OPINION | COLUMNIST: Training can reduce ‘suicide by cops’

The Washington Post

The call to 911 came in at 12:25 p.m. March 4. A distraught mother needed help with her 17-year-old son. The first police officers sent to the home were told the boy was “emotionally disturbed,” owned an airsoft gun and “has threatened suicide by cops in the past.” An hour later, the boy was dead — fatally shot after police said he pointed a gun, which indeed was just an airgun.

Less than a week after that tragedy unfolded in Syracuse, N.Y., police in Rochester, N.Y., responded to a call about a man with a knife. “Just shoot me,” the man told police, who had ordered him to drop the knife. “I’m dangerous.” Seconds later, he too was dead — shot by an officer who fired five times.

Both cases appear to be textbook examples of suicide by cop — in which someone intentionally behaves in a threatening manner so as to provoke police to shoot — which underscores again the need for police departments to change the hidebound ways they train officers to deal with these fraught situations. “Heartbreaking and it keeps happening,” Chuck Wexler of the Police Executive Research Forum said. “And with training it is preventable.”

Several years ago, Wexler’s think tank developed a training guide to deal with a range of use-of-force situations. In 2019, it added a detailed protocol on suicide by cop situations. Of the nearly 1,000 fatal police shootings in the United States every year, it is estimated that about 100 fall in this category. The forum’s training guide emphasizes that police must first consider their own safety and that of others but lays out a strategy of de-escalation. Instead of barking orders that are likely to add to the mental distress of someone already in crisis, the training teaches police to create space, slow things down, ask open-ended questions and hold off reaching or pointing their weapons.

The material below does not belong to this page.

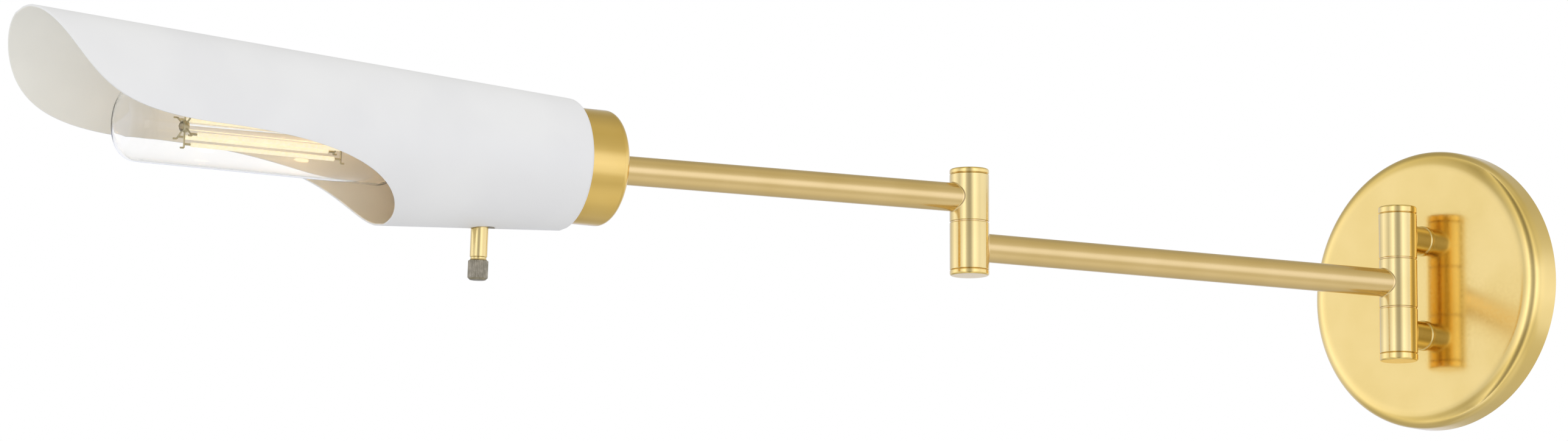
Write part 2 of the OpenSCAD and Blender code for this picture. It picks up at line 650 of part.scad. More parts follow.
// Ring of wire arms round the stem, each with a hook that holds one filament
module wire_star(s, hook) {
    translate([0, 0, s - 1.2]) tube(2.3, 1.6, 2.4);
    for (i = [0 : filaments_n - 1]) rotate([0, 0, 360 * (i + 0.5) / filaments_n]) {
        translate([2, 0, s]) rotate([0, 90, 0]) cylinder(r = 0.4, h = filament_ring - 2);
        translate([filament_ring, 0, s]) sphere(r = 0.7);
        translate([filament_ring, 0, s]) mirror([0, 0, hook < 0 ? 1 : 0]) cylinder(r = 0.4, h = abs(hook));
    }
}

module filament_supports() color(dark_steel) in_head() {
    wire_star(crown_s, -3);
    wire_star(foot_s, 3);
}

module filaments() color([1, 0.85, 0.5]) in_head() for (i = [0 : filaments_n - 1])
    rotate([0, 0, 360 * (i + 0.5) / filaments_n]) translate([filament_ring, 0, foot_s + 3])
        cylinder(r = filament_r, h = crown_s - foot_s - 6);

// ---- switch knob ----

module knob_stem() color(brass) at_knob() difference() {
    translate([0, 0, bushing_end + face_gap])
        cylinder(d = stem_d, h = grip_start - bushing_end - face_gap);
    cylinder(r = spindle_r, h = bushing_end + 8);
}

module knob_grip() color(dark_steel) at_knob() translate([0, 0, grip_start]) {
    knurls = 30;
    linear_extrude(height = grip_len - 0.6) polygon([for (i = [0 : 2 * knurls - 1])
        let (r = grip_d / 2 - 0.3 * (i % 2), a = 180 * i / knurls) [r * cos(a), r * sin(a)]]);
    translate([0, 0, grip_len - 0.6]) cylinder(r = grip_d / 2 - 0.6, h = 0.6);
}

module switch_spindle() color(steel) at_knob() translate([0, 0, 1])
    cylinder(r = spindle_r, h = bushing_end + 7);

module switch_cam() color(white_nylon) at_knob() translate([0, 0, 1.5]) difference() {
    translate([-cam_w / 2, -cam_w / 2, 0]) cube([cam_w, cam_w, 5]);
    translate([0, 0, -1]) cylinder(r = spindle_r, h = 7);
}

backplate();
wall_bracket();
bracket_grub_screws();
earth_screw();
upper_post();
lower_post();
post_lock_washers();
post_nuts();
hinge_barrel_upper();
hinge_barrel_lower();
hinge_pin();
hinge_thrust_washers();
wall_stop_pin();
hinge_spring_washer();
hinge_lock_nut();
hinge_caps();
supply_leads();
hinge_barrel_swing();
inner_arm();
inner_arm_wires();
elbow_barrel_lower();
elbow_pin();
elbow_caps();
elbow_thrust_washer();
elbow_stop_pin();
elbow_spring_washer();
elbow_lock_nut();
elbow_barrel_upper();
outer_arm();
head_nipple();
outer_arm_wires();
swivel_washer();
swivel_friction_washer();
swivel_spring_washer();
head_stop_washer();
swivel_nut();
cup();
cup_stop_pin();
shade();
shade_screws();
socket_nipple();
socket_nut();
socket_cap();
switch_body();
socket_shell();
insulating_sleeve();
screw_shell();
centre_contact();
switch_bushing();
bulb_glass();
bulb_base();
bulb_base_insulator();
bulb_tip_contact();
bulb_stem();
filament_supports();
filaments();
knob_stem();
knob_grip();
switch_spindle();
switch_cam();
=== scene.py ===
"""Looks of the swing arm wall sconce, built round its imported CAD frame.

The wall lies in the XZ plane, the room is towards -Y and +Z is up. Sections and profiles are in
millimetres and are scaled once, where a mesh is made. Everything else is in metres.
"""

import json
import math

import bpy
import numpy as np
from mathutils import Matrix, Vector

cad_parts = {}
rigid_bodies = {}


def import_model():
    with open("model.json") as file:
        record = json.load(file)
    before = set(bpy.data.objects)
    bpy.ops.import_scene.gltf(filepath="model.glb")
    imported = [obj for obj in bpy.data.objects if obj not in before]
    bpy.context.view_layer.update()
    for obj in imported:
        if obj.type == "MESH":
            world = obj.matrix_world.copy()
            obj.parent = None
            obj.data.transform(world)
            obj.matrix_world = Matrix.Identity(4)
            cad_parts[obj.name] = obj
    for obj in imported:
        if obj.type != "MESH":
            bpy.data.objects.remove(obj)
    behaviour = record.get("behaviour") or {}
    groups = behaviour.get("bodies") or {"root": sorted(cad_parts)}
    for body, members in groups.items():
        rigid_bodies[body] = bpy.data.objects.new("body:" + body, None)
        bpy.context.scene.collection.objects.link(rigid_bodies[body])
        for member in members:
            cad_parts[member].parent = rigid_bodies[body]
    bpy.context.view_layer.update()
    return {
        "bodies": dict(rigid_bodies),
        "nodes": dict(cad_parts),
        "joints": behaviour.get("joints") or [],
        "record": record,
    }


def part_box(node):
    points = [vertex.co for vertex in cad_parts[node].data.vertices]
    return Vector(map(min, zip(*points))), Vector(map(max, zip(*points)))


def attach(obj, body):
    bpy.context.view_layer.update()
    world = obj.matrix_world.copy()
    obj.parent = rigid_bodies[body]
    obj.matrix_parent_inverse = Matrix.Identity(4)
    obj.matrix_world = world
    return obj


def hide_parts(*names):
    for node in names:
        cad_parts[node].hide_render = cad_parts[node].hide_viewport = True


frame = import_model()
joints = {j["name"]: j for j in frame["joints"]}

MM = 0.001
UP = (0, 0, 1)
HAIR = 0.02                           # slack that keeps touching faces from sharing a plane
SINK = 0.05                           # how far a fillet or a cap sinks into the piece beside it


# ---- places ----

def place_at(origin, z_axis, y_axis=UP):
    """Matrix with its local z along z_axis and its local y as near to y_axis as it can be."""
    z = Vector(z_axis).normalized()
    x = Vector(y_axis).cross(z).normalized()
    place = Matrix((x, z.cross(x), z)).transposed().to_4x4()
    place.translation = Vector(origin)
    return place


def measure(node, place):
    """Largest radius, lowest z and highest z of a CAD node in a local place, in millimetres."""
    inverse = place.inverted()
    co = np.array([inverse @ v.co for v in frame["nodes"][node].data.vertices]) / MM
    return np.hypot(co[:, 0], co[:, 1]).max(), co[:, 2].min(), co[:, 2].max()


hinge_point = Vector(joints["wall_swing"]["pos_m"])
elbow_point = Vector(joints["elbow_swing"]["pos_m"])
head_point = Vector(joints["head_roll"]["pos_m"])
head_line = Vector(joints["head_roll"]["axis"])
knob_line = Vector(joints["switch_turn"]["axis"])

at_wall = place_at((0, 0, 0), (0, -1, 0))
at_hinge = place_at(hinge_point, UP, (0, 1, 0))
at_elbow = place_at(elbow_point, UP, (0, 1, 0))
in_head = place_at(head_point, head_line, -knob_line)
at_knob = place_at(joints["switch_turn"]["pos_m"], knob_line, head_line)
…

The forum’s training was initially met with skepticism — if not outright hostility — by some in the law enforcement community who feared it would end up getting officers killed. But a study of the forum’s training for the Louisville, Ky., Metro Police Department found a dramatic decrease in use-of-force incidents and injuries to both citizens and officers. Such experience and growing frustrations about police violence and nationwide calls for reform have, as The Washington Post’s Tom Jackman and Dan Morse reported, helped give the protocol growing acceptance. According to the forum, close to 100 police departments have adopted the program. Sadly, though, some only do so after a tragedy occurs.

In Syracuse, a troubled 17-year-old is dead after his mother called for help. In Syracuse and Rochester both, officers are having to live with the question asked by Rochester Democratic Mayor Lovely Warren — a question that all police departments should take to heart: “Could this have ended differently?”